• [Modeling code records]:

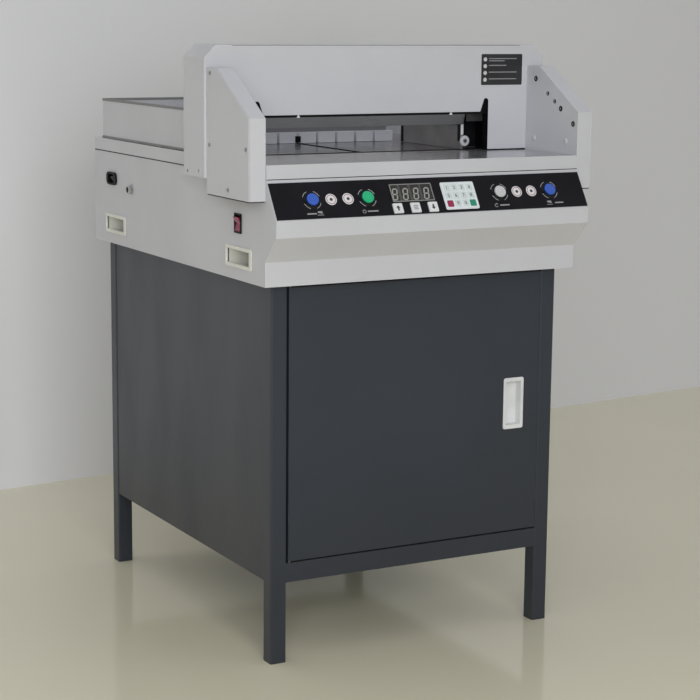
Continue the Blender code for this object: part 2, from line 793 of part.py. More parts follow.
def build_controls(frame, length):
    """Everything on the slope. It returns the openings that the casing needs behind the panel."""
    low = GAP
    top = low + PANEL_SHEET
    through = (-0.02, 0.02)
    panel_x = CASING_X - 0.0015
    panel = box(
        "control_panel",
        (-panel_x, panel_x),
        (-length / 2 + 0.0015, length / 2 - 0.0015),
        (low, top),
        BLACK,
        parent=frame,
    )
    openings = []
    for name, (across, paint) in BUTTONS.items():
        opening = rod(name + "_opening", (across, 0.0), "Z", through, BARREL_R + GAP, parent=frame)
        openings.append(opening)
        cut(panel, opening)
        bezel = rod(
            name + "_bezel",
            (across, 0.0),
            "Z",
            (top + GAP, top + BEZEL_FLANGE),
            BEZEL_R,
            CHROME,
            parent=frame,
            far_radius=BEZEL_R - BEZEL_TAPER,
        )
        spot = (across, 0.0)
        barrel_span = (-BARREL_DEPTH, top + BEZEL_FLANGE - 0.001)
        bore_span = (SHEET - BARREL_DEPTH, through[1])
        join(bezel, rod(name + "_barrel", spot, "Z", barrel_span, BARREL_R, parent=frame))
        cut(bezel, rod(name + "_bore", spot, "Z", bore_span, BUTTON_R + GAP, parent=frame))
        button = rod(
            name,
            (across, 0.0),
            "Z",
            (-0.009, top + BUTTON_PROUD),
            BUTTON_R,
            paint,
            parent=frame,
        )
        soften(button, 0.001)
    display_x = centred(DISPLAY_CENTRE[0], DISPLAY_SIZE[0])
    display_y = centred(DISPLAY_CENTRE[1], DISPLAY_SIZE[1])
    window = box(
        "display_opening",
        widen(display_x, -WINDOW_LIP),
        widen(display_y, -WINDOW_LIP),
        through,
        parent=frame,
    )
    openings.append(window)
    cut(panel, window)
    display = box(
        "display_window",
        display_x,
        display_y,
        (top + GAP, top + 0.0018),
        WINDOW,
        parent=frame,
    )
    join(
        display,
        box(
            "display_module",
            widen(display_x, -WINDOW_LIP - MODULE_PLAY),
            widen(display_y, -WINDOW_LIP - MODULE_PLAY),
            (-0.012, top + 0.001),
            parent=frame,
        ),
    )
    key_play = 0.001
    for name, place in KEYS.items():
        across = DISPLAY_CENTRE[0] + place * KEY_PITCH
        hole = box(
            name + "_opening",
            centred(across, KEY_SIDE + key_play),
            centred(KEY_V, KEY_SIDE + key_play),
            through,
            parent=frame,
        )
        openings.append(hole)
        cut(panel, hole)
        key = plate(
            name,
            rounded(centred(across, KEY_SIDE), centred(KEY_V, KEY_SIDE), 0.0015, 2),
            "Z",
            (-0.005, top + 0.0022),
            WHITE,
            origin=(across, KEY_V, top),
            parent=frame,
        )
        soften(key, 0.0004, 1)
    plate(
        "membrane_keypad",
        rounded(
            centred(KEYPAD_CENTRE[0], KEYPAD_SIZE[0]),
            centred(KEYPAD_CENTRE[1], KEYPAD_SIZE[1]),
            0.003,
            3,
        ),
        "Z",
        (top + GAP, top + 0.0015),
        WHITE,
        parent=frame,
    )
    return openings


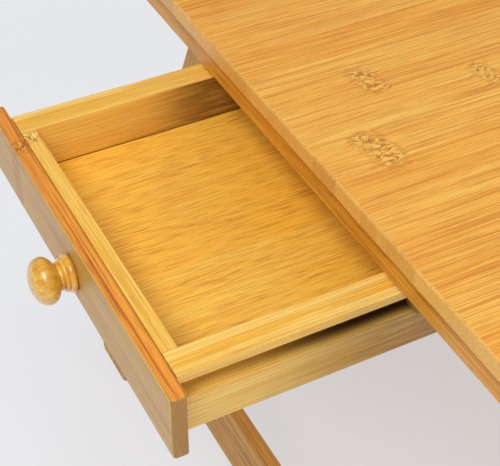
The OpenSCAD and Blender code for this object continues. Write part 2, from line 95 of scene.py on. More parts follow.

• [Exercise brief]:
Would you write down every record again, exactly?

• [Full response]:
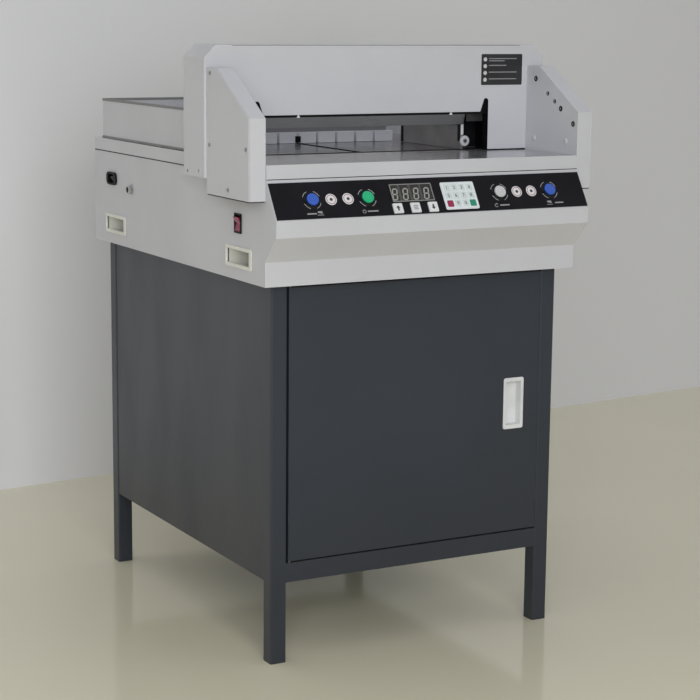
Continue the Blender code for this object: part 2, from line 793 of part.py. More parts follow.
def build_controls(frame, length):
    """Everything on the slope. It returns the openings that the casing needs behind the panel."""
    low = GAP
    top = low + PANEL_SHEET
    through = (-0.02, 0.02)
    panel_x = CASING_X - 0.0015
    panel = box(
        "control_panel",
        (-panel_x, panel_x),
        (-length / 2 + 0.0015, length / 2 - 0.0015),
        (low, top),
        BLACK,
        parent=frame,
    )
    openings = []
    for name, (across, paint) in BUTTONS.items():
        opening = rod(name + "_opening", (across, 0.0), "Z", through, BARREL_R + GAP, parent=frame)
        openings.append(opening)
        cut(panel, opening)
        bezel = rod(
            name + "_bezel",
            (across, 0.0),
            "Z",
            (top + GAP, top + BEZEL_FLANGE),
            BEZEL_R,
            CHROME,
            parent=frame,
            far_radius=BEZEL_R - BEZEL_TAPER,
        )
        spot = (across, 0.0)
        barrel_span = (-BARREL_DEPTH, top + BEZEL_FLANGE - 0.001)
        bore_span = (SHEET - BARREL_DEPTH, through[1])
        join(bezel, rod(name + "_barrel", spot, "Z", barrel_span, BARREL_R, parent=frame))
        cut(bezel, rod(name + "_bore", spot, "Z", bore_span, BUTTON_R + GAP, parent=frame))
        button = rod(
            name,
            (across, 0.0),
            "Z",
            (-0.009, top + BUTTON_PROUD),
            BUTTON_R,
            paint,
            parent=frame,
        )
        soften(button, 0.001)
    display_x = centred(DISPLAY_CENTRE[0], DISPLAY_SIZE[0])
    display_y = centred(DISPLAY_CENTRE[1], DISPLAY_SIZE[1])
    window = box(
        "display_opening",
        widen(display_x, -WINDOW_LIP),
        widen(display_y, -WINDOW_LIP),
        through,
        parent=frame,
    )
    openings.append(window)
    cut(panel, window)
    display = box(
        "display_window",
        display_x,
        display_y,
        (top + GAP, top + 0.0018),
        WINDOW,
        parent=frame,
    )
    join(
        display,
        box(
            "display_module",
            widen(display_x, -WINDOW_LIP - MODULE_PLAY),
            widen(display_y, -WINDOW_LIP - MODULE_PLAY),
            (-0.012, top + 0.001),
            parent=frame,
        ),
    )
    key_play = 0.001
    for name, place in KEYS.items():
        across = DISPLAY_CENTRE[0] + place * KEY_PITCH
        hole = box(
            name + "_opening",
            centred(across, KEY_SIDE + key_play),
            centred(KEY_V, KEY_SIDE + key_play),
            through,
            parent=frame,
        )
        openings.append(hole)
        cut(panel, hole)
        key = plate(
            name,
            rounded(centred(across, KEY_SIDE), centred(KEY_V, KEY_SIDE), 0.0015, 2),
            "Z",
            (-0.005, top + 0.0022),
            WHITE,
            origin=(across, KEY_V, top),
            parent=frame,
        )
        soften(key, 0.0004, 1)
    plate(
        "membrane_keypad",
        rounded(
            centred(KEYPAD_CENTRE[0], KEYPAD_SIZE[0]),
            centred(KEYPAD_CENTRE[1], KEYPAD_SIZE[1]),
            0.003,
            3,
        ),
        "Z",
        (top + GAP, top + 0.0015),
        WHITE,
        parent=frame,
    )
    return openings


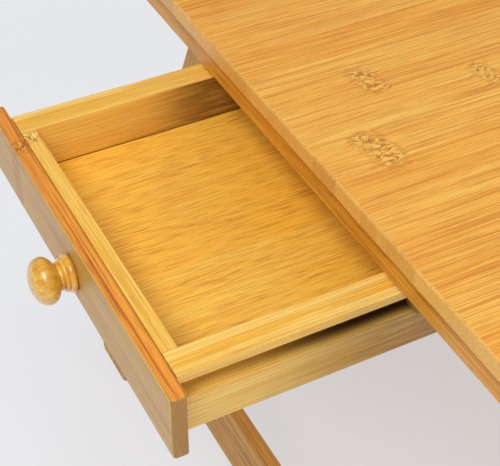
The OpenSCAD and Blender code for this object continues. Write part 2, from line 95 of scene.py on. More parts follow.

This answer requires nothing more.